Why? How does that lessen the amount of dangerous assholes who have them? And what is to stop these dangerous assholes stealing yours, unless you are on constant alert?
“Dangerous assholes” don’t seem to be a problem in the USA.
The only problem in the USA is really criminals, and negligence. Negligence is a small factor, considering there aren’t a huge number of deaths from negligence, and it’s already illegal for criminals to own/posses guns, so banning law abiding citizens from owning them isn’t going to change that.
Pardon me. Apparently I need to spell everything out for your tiny brain.
The idea is that only educated, responsible people would have access to guns, but that it would be very easy to become an educated, responsible gun owner if you so choose.
Ohhhhhhh, I see. But unless you can eradicate criminals, or at least stop them getting weapons, this is just wishful thinking, isn’t it?

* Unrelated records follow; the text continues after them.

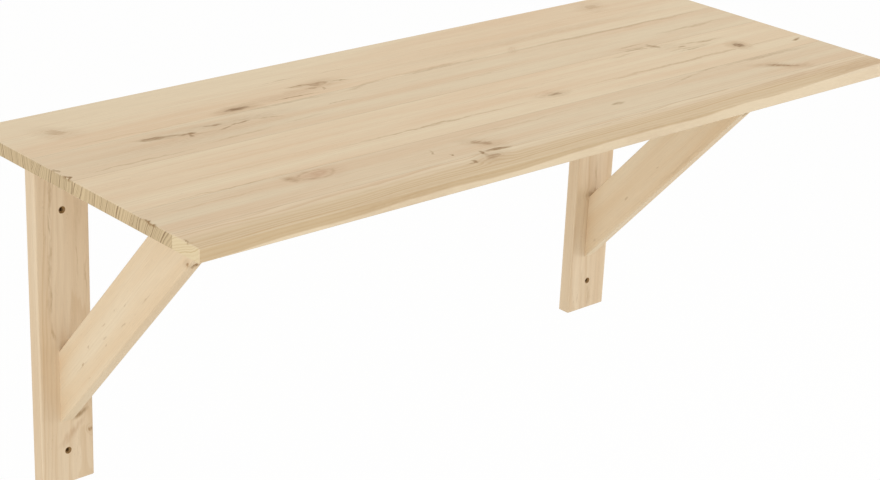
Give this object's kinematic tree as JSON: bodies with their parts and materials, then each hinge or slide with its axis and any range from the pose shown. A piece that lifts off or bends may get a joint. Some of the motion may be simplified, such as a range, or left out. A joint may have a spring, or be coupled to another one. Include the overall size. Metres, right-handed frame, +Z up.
{
  "type": "wall-mounted table",
  "caption": "Fixed wall table: an edge-glued pine top on wall posts with diagonal braces, screwed to a wall through countersunk holes in the posts.",
  "frame": {"origin": "centre of the rectangle of wall-screw holes, on the wall plane at the backs of the posts", "axes": "+X along the table, to the right as seen from the room; +Y into the wall; +Z up. The front edge of the top is at negative Y"},
  "size_m": [1.2, 0.475, 0.518],
  "materials": {
    "pine_top": "raw pine, sanded, edge-glued",
    "pine_post": "raw pine, planed",
    "pine_brace": "raw pine, planed",
    "beech_dowel": "turned beech",
    "zinc_screw": "zinc-plated steel"
  },
  "bodies": {
    "root": {"top_stave_rear": "pine_top", "top_stave_second": "pine_top", "top_stave_middle": "pine_top", "top_stave_fourth": "pine_top", "top_stave_front": "pine_top", "left_post": "pine_post", "right_post": "pine_post", "left_brace": "pine_brace", "right_brace": "pine_brace", "left_dowel_outer": "beech_dowel", "left_dowel_inner": "beech_dowel", "right_dowel_outer": "beech_dowel", "right_dowel_inner": "beech_dowel", "left_foot_screw_lower": "zinc_screw", "left_foot_screw_upper": "zinc_screw", "right_foot_screw_lower": "zinc_screw", "right_foot_screw_upper": "zinc_screw", "left_top_screw": "zinc_screw", "right_top_screw": "zinc_screw"}
  },
  "joints": []
}
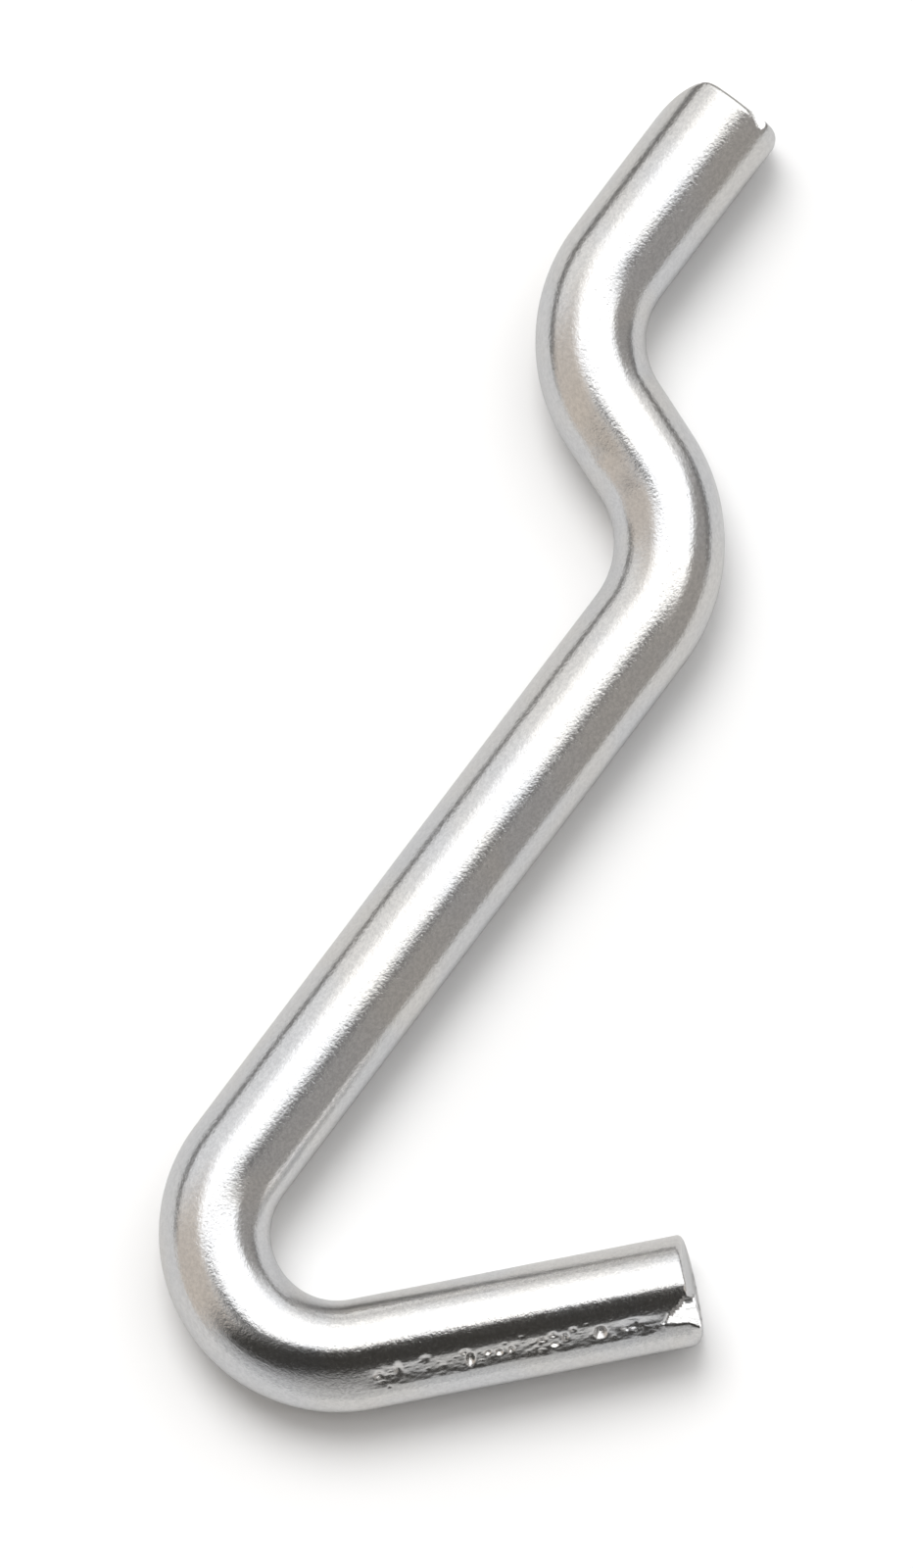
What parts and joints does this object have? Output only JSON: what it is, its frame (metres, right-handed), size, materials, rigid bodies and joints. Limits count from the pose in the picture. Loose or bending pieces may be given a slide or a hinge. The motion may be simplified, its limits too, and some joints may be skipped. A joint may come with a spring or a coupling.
{
  "type": "pegboard hook",
  "caption": "Bent wire hook for a perforated wall board: a stepped tang grips behind the board and an upswept prong holds what hangs on it.",
  "frame": {"origin": "middle of the hook's outline, on the surface it lies on", "axes": "the hook lies on its side: +Y runs up the shank as hung, +X is the front of the board with the prong, -X is behind the board with the tang, +Z is up from the surface it lies on. To hang it, turn it so that +Y is up."},
  "size_m": [0.0218, 0.0374, 0.0032],
  "materials": {
    "plated_steel": "bright zinc or nickel plate over cold drawn steel wire, satin with a fine grain"
  },
  "bodies": {
    "root": {"wire_hook": "plated_steel"}
  },
  "joints": []
}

State by state thing, then. They’re still in the $5 range here.
I’d like to reiterate that of the 13k+ firearms deaths in 2007, less than 1% (600ish total) were accidental. The rest were homicides.
I am in total agreement with you that some measures are likely necessary to keep guns further out of the hands of the criminally-inclined element. I favor licensing (with required basic training, like driver licenses), registration of firearms, and severe penalties for stolen arms found to have been improperly secured or unreported as stolen.
As for dangerous assholes stealing my personal guns, they’d need a blowtorch or a few hours to crack my safe. This is not a standard that is out of reach for the average gun owner, in my opinion, given that a typical firearm costs a few hundred bucks and a good gun safe costs a few hundred bucks.
That’s kinda the problem–if the goal is to stop murders and criminal shootings, well, one-shot zip guns are pretty trivially easy to manufacture. And as we’re seeing with the crap on the Mexican border, gun smuggling doesn’t appear to be any harder than drug smuggling for the criminal element. So therefore, shutting down sources of legal guns to law-abiding citizens is probably not going to have a severe effect on total firearm deaths without some cultural shifts or something to reduce criminality in general.
So you think if we make guns illegal, that will just magically prevent criminals from getting a hold of them?
Because, yeah, we have such a great history with prohibition in this country. Making all sorts of drugs, from alcohol to marijuana to heroin, illegal has certainly in no way contributed to explosions in crime, especially organized crime. And it’s absolutely impossible to get your hands on illegal drugs anytime you want!
Not to mention the fact that companies like Norinco (the Chinese state gun manufacturer) has no problem selling firearms, fully automatic AKs, to anyone with money… Including drug dealers and criminal organizations.
Also, good gun safes are 1k and up, usually. Im not suggesting that they’re out of range for gun owners (I own multiple guns in that price range, and one significantly above), just that hundred dollar safes are more like lockers.
I wouldn’t disagree with you, I was just thinking more in terms of the personal protection gun and a handgun safe.
Also, good safes are pretty easy to get ahold of used–I only paid $250 for my combolock forged steel safe, but it’s only big enough for about five guns (which means I’m using less than half of it, granted)
My guess is: NO!
Once the criminals have them, your basically have to have them yourself.
And the criminals have them, because the victims might have them, so it becomes a necessity for them as such, and because the criminals have them, the general public has them.
Vicious circle, once than can is popped, it is popped and very hard to put the rabbit back into the hat.
Perhaps we need to get David Copperfield on the case?
Especially since, as has been repeatedly said, you’d somehow have to disappear the very knowledge of guns–a zip gun is NOT hard to make with even rudimentary skills, turning out cartridge cases is only slightly harder, and mixing gunpowder from common basic ingredients is not any higher on the “difficult chemistry” scale than meth.